Tom Lane <tgl@sss.pgh.pa.us> writes:
> Greg Stark <gsstark@mit.edu> writes:
> > There is a simple case that isn't being handled. A straight DISTINCT is
> > exactly equivalent to a GROUP BY on all the columns listed. Right now it's
> > still doing a Sort+Unique.
>
> True. The DISTINCT logic is so intertwined with ORDER BY that I
> couldn't see an easy way to consider a hash-based alternative in the
> planner. I think it would require querytree changes propagating all the
> way back to the parser to make this feasible at all, and then you'd
> still need to think about how to make an honest cost-estimate comparison
> of the alternatives (preferably without planning the whole query twice).
> Anyone want to dig into it?
So my thinking is that DISTINCT and DISTINCT ON are really just special cases
of GROUP BY. instead of having separate code paths for them I would suggest
rewriting them to GROUP BY, using a "first()" aggregate function for the
DISTINCT ON case. Then let the normal logic handle it.

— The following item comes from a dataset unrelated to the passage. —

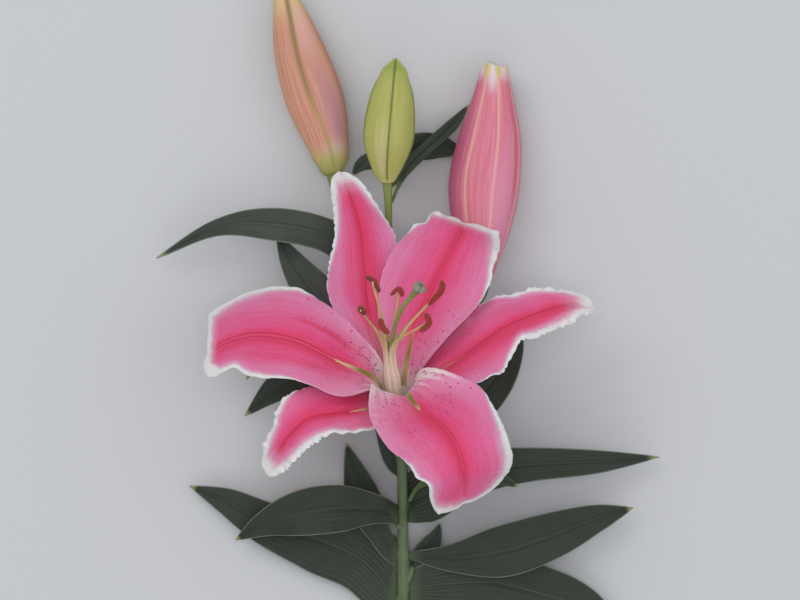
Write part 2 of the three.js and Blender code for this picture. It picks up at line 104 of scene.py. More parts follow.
def tube(rows, steps, sides, reach=None):
    """Rings of points round a line. reach(t, angle) gives the radius; without it the rows' fourth number
    does. The angles start from the side that is nearest to +X, and a quarter turn on points down."""
    t = np.linspace(0, 1, steps + 1)
    middle, way = along(rows, t)[:, :3], heading(rows, t)
    away = np.where(np.abs(way[:, :1]) < 0.8, [1.0, 0, 0], [0, 0, 1.0])
    side = unit(away - (away * way).sum(1)[:, None] * way)
    lift = np.cross(way, side)
    angle = turns(sides)
    t_grid, angle_grid = np.meshgrid(t, angle, indexing="ij")
    radius = along(rows, t)[:, 3][:, None] if reach is None else reach(t_grid, angle_grid)
    ring = side[:, None] * np.cos(angle)[None, :, None] + lift[:, None] * np.sin(angle)[None, :, None]
    return middle[:, None] + ring * np.broadcast_to(radius, t_grid.shape)[..., None], t_grid, angle_grid


def tube_faces(rings, sides):
    """Four-sided faces between rings, and a fan of them over each end."""
    j, i = np.meshgrid(np.arange(rings - 1), np.arange(sides), indexing="ij")
    a, b = j * sides + i, j * sides + (i + 1) % sides
    faces = np.stack([a, b, b + sides, a + sides], -1).reshape(-1, 4).tolist()
    last = (rings - 1) * sides
    for k in range(sides // 2 - 1):
        ring = (k, k + 1, sides - 2 - k, sides - 1 - k)
        faces.append([ring[3], ring[2], ring[1], ring[0]])
        faces.append([last + n for n in ring])
    return faces


def piece(name, points, faces, marks=None):
    """A mesh object from points in the drawing's millimetres. marks are values that its finish reads."""
    mesh = bpy.data.meshes.new(name)
    mesh.from_pydata(((np.asarray(points) - DRAWING_MIDDLE) / 1000).tolist(), [], faces)
    for mark, values in (marks or {}).items():
        kind = "FLOAT_VECTOR" if values.ndim == 2 else "FLOAT"
        held = mesh.attributes.new(mark, kind, "POINT")
        held.data.foreach_set("vector" if values.ndim == 2 else "value", values.astype(np.float32).ravel())
    mesh.update()
    turned = bmesh.new()
    turned.from_mesh(mesh)
    bmesh.ops.recalc_face_normals(turned, faces=turned.faces)
    turned.to_mesh(mesh)
    turned.free()
    mesh.shade_smooth()
    made = bpy.data.objects.new(name, mesh)
    bpy.context.scene.collection.objects.link(made)
    return made


def put(made, node, slot, *finishes):
    """Gives a piece its finish, hides the solid it stands for, and fixes it to the flower."""
    for finish in finishes:
        made.data.materials.append(finish)
    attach(made, "root")
    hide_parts(node)


def settled(made):
    """Turns a piece's modifiers into its own mesh."""
    seen = made.evaluated_get(bpy.context.evaluated_depsgraph_get())
    mesh = bpy.data.meshes.new_from_object(seen)
    made.modifiers.clear()
    made.data = mesh
    mesh.shade_smooth()


def hex_linear(code):
    """A colour given as sRGB hex, as the linear red, green, blue and alpha that a shader takes."""
    channels = [((code >> shift) & 255) / 255 for shift in (16, 8, 0)]
    return [c / 12.92 if c <= 0.04045 else ((c + 0.055) / 1.055) ** 2.4 for c in channels] + [1.0]


def skin(name, **settings):
    """An empty finish: the function that adds a node to it, and the one that links the shader at its end."""
    material = bpy.data.materials.new(name)
    material.use_nodes = True
    tree = material.node_tree
    shader = tree.nodes["Principled BSDF"]
    for key, value in settings.items():
        shader.inputs[key.replace("_", " ")].default_value = value

    def add(kind, inputs=(), output=0, **choices):
        """Adds one node with its settings, links or sets its inputs, and returns one of its outputs."""
        made = tree.nodes.new("ShaderNode" + kind)
        for key, value in choices.items():
            setattr(made, key, value)
        for key, value in inputs.items() if isinstance(inputs, dict) else enumerate(inputs):
            socket = made.inputs[key]
            if isinstance(value, bpy.types.NodeSocket):
                tree.links.new(value, socket)
            else:
                socket.default_value = hex_linear(value) if socket.type == "RGBA" else value
        return made.outputs[output]

    def worn(**outputs):
        """Links outputs to the shader, and returns the finish."""
        for key, value in outputs.items():
            tree.links.new(value, shader.inputs[key.replace("_", " ")])
        return material

    return add, worn


def coated(add, colour, *coats):
    """Lays coats over a colour. Each has its own colour and strength and any number of ramps: a value, and
    where along it the coat begins and where it is full."""
    for coat, strength, *ramps in coats:
        for value, begins, full in ramps:
            ramp = [value, begins, full, 0.0, strength]
            strength = add("MapRange", ramp, interpolation_type="SMOOTHSTEP")
        colour = add("Mix", {0: strength, 6: colour, 7: coat}, 2, data_type="RGBA")
    return colour


STEM_ROWS = [  # x, y, z and radius, evenly spaced from the cut end to the fork
    [1.5, -240, 3.7, 4.0],
    [1.5, -190, 5.2, 3.5],
    [1.5, -140, 8, 3.0],
    [1.3, -90, 11.8, 2.75],
    [0.4, -40, 15.6, 2.6],
    [-3.5, 15, 21, 2.3],
]
STALKS = [  # rows like the stem's
    # the bloom's own
    [
        [1.5, -114, 10, 2.2], [1.4, -99, 21, 2.4], [0.8, -82, 35, 2.6], [-0.5, -64, 46, 2.8],
        [-1.5, -54.2, 55.8, 5.6],
    ],
    # that of the left bud
    [
        [-4, 6, 20.3, 2.0], [-16, 25, 19.2, 2.1], [-27, 44, 16.6, 2.3], [-32, 55, 15.4, 2.8],
        [-34.5, 64.6, 15.1, 3.4],
    ],
    # that of the middle bud
    [
        [-3.5, 10, 20.6, 2.1], [-4.9, 26, 23, 1.8], [-5.6, 38, 26.4, 1.8], [-6, 49, 29.8, 2],
        [-6.4, 60.2, 32.3, 2.6],
    ],
    # that of the right bud
    [
        [-1.5, -16, 18.3, 2.0], [5, -13, 17.8, 2.1], [20, -9.5, 16.6, 2.2], [33, -5.5, 15.6, 2.5],
        [40.4, 1, 15.3, 2.9], [42.2, 8.6, 15.5, 4.2],
    ],
]
# The receptacle carries the bloom, whose axis leans back from the upright towards the buds.
RECEPTACLE = np.array([-1.5, -52.5, 58])
TILT = math.radians(38)
BLOOM_AXIS = np.array([0, math.sin(TILT), math.cos(TILT)])
BLOOM_TOP = np.array([0, math.cos(TILT), -math.sin(TILT)])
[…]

The only disadvantage is that if there is an index it's possible to implement
DISTINCT ON more efficiently than arbitrary aggregate functions. Is that the
case currently for the Unique node?
If we have a way of marking arbitrary aggregate functions as only requiring
the first or last record then we could notice that the only aggregate in
rewritten DISTINCT ON queries is first() which only requires the first record
of each value and optimize the index scan. As a bonus this would solve the
min()/max() issue as well.
--
greg